In August, EIM brought its 38 per cent allocation to long-short equity down to 30 per cent, redistributing the capital to distressed debt, multistrategy event-driven, volatility arbitrage and macro.

One can see similar moves across the fund-of-funds world. Graham Martin of Optima Fund Management says the firm has reduced long-short equity in favour of macro and CTAs.

“We think this is a good time to move into macro because we are moving from a sentiment-driven environment to a fundamentals-driven environment,” agrees Glenn Baggley of Eddington Capital. “The same goes for CTAs: we think we’ll see much more sustained moves and less violent reversals in a lot of the instruments those guys trade.” Messrs Baggley and Martin have both noted significant institutional interest in their firms’ funds of macro funds.

So one strategy for fund of funds buyers in 2008 could be to find managers who are avoiding short-vol strategies in credit; reducing long-short equity (and ensuring that gearing is light enough to allow nimble management of net exposures); and ramping-up macro and CTA allocations with managers with whom they enjoy longstanding relationships.

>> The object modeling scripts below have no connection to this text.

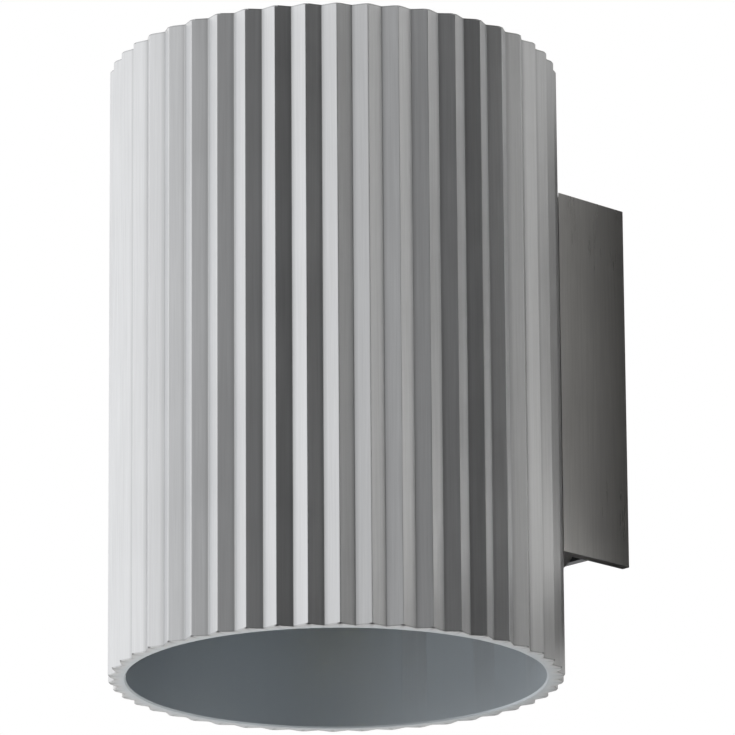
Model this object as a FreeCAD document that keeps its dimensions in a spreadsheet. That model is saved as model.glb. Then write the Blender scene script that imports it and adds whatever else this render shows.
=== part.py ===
import FreeCAD, Part
import os
import re

import Sketcher

# A tube wall light: a fluted aluminium tube, open at both ends, held off the wall by a small box.
# Two lampholders sit back to back on the tube's axis and light the wall up and down.
#
# Frame: millimetres, +Z up. The origin is the centre of the cable hole in the wall bracket's back
# face. The wall is the plane y = 0, the lamp stands out from it towards -Y.

SIZES = {
    # fluted tube
    "tube_length": 139.0,
    "ridge_radius": 50.0,
    "flute_depth": 1.7,
    "flute_count": 46,
    "tube_wall": 4.0,
    "bore_radius": "=ridge_radius - tube_wall",
    "end_chamfer": 0.35,
    # wall box, whose web follows the tube like a saddle
    "wire_room": 1.6,
    "wall_distance": "=ridge_radius + saddle_clearance + saddle_thickness + wire_room + plate_thickness",
    "box_width": 72.5,
    "box_height": 82.5,
    "box_wall": 2.4,
    "box_bevel": 0.4,
    "saddle_thickness": 2.0,
    "saddle_clearance": 0.1,
    "window_width": 22.0,
    "window_height": 72.0,
    "boss_length": 6.0,
    "boss_overlap": 0.6,
    # wall bracket
    "plate_thickness": 2.0,
    "plate_recess": 4.0,
    "plate_clearance": 0.4,
    "ear_width": 9.0,
    "ear_margin": 4.5,
    "ear_recess": 6.75,
    "ear_notch": 13.0,
    "ear_clearance": 0.5,
    "bend_radius": 1.0,
    "bend_relief": 1.0,
    "cable_hole_radius": 13.0,
    "wall_screw_spacing": 60.0,
    "wall_slot_length": 8.0,
    "wall_slot_radius": 2.25,
    # lamp bracket, folded from sheet
    "sheet_thickness": 1.5,
    "wing_width": 14.0,
    "wing_margin": 5.0,
    "wing_clearance": 0.05,
    "fold_land": 0.67,
    "pad_margin": 2.0,
    "pad_corner": 4.0,
    # screws that hold the lamp bracket, the tube and the wall box together
    "screw_ridge_count": 3,
    "nut_clearance": 0.46,
    "tube_screw_setback": 0.19,
    "box_screw_setback": 2.0,
    "coarse_radius": 2.0,
    "coarse_head_radius": 3.8,
    "coarse_head_height": 2.4,
    "coarse_nut_width": 7.0,
    "coarse_nut_height": 3.2,
    "washer_radius": 4.3,
    "washer_thickness": 0.8,
    "hole_clearance": 0.25,
    "head_clearance": 0.2,
    "thread_clearance": 0.04,
    # lampholders and the screws that clamp them
    "holder_side": 2.6,
    "holder_web": 0.5,
    "holder_rim": 1.0,
    "holder_height": 18.0,
    "holder_corner": 3.0,
    "seat_depth": 4.0,
    "fine_radius": 1.5,
    "fine_head_radius": 2.8,
    "fine_head_height": 2.2,
    "fine_nut_width": 5.5,
    "fine_nut_height": 2.4,
    "counterbore_radius": 3.4,
    "counterbore_depth": 2.8,
    "fine_screw_tail": 0.6,
    # contact springs
    "contact_strip": 0.4,
    "contact_width": 3.2,
    "contact_length": 8.0,
    "contact_gap": 0.1,
    "chamber_clearance": 0.2,
    "chamber_floor_gap": 1.4,
    # lamps
    "lamp_base_width": 14.0,
    "lamp_base_depth": 8.6,
    "lamp_base_height": 8.0,
    "lamp_base_corner": 1.5,
    "lamp_base_clearance": 0.4,
    "seat_gap": 0.2,
    "collar_height": 2.0,
    "neck_height": 2.0,
    "pin_spacing": 9.0,
    "pin_length": 8.0,
    "pin_wire_radius": 0.375,
    "pin_loop_width": 2.4,
    "envelope_radius": 7.5,
    "envelope_wall": 0.8,
    "envelope_length": 28.0,
    "glue_gap": 0.05,
    "column_radius": 4.0,
    "column_gap": 5.0,
    "chip_width": 2.2,
    "chip_height": 4.4,
    "chip_thickness": 0.6,
    "chip_pitch": 6.2,
    # terminal block
    "block_depth": 5.6,
    "block_length": 16.0,
    "block_height": 6.0,
    "block_clearance": 0.15,
    "pole_pitch": 4.6,
    "insert_radius": 1.8,
    "insert_bore_radius": 1.2,
    "insert_setback": 0.5,
    "clamp_screw_radius": 1.1,
    "clamp_screw_spacing": 7.6,
    "peg_radius": 1.4,
    "peg_spacing": 10.0,
    # grommets
    "grommet_drop": 12.2,
    "grommet_clearance": 0.8,
    "grommet_wall": 1.4,
    "grommet_flange": 2.0,
    "grommet_lip": 1.2,
    "shelf_grommet_inset": 9.0,
    # earth points
    "earth_stud_inset": 5.45,
    "earth_stud_tail": 1.4,
    "earth_screw_length": 6.0,
    "earth_screw_edge": 4.0,
    "earth_screw_inset": 5.5,
    "ring_radius": 3.6,
    "ring_neck": 1.2,
    "ring_thickness": 0.8,
    "barrel_radius": 1.5,
    "barrel_length": 4.0,
    "barrel_grip": 1.5,
    # wires
    "wire_radius": 1.0,
    "wire_spacing": 0.1,
    "wire_lift": 0.35,
    "wire_bend": 2.2,
    "wire_entry_rise": 2.4,
    "wire_clearance": 0.15,
}

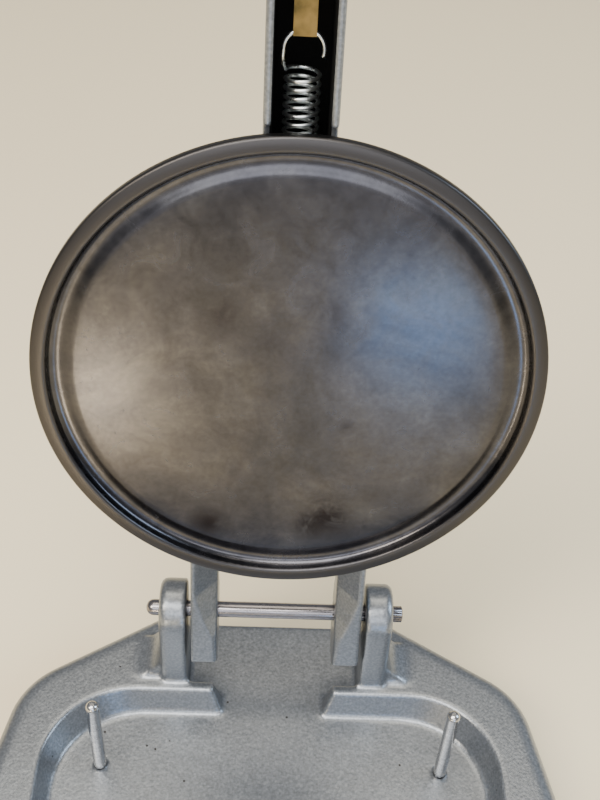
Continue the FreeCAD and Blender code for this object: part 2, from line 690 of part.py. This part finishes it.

“The irony is that those are the strategies that pension plans hate,” observes Simon Ruddick of hedge fund advisory firm Albourne Partners. “To date, most approach asset allocation sequentially: they’re happy with whatever their allocation and exposure is to equities and bonds, and they are just looking to add hedge funds. That overwhelmingly results in non-directional, market-neutral type mandates, so they might miss out on some of the value that’s available from directional trading.”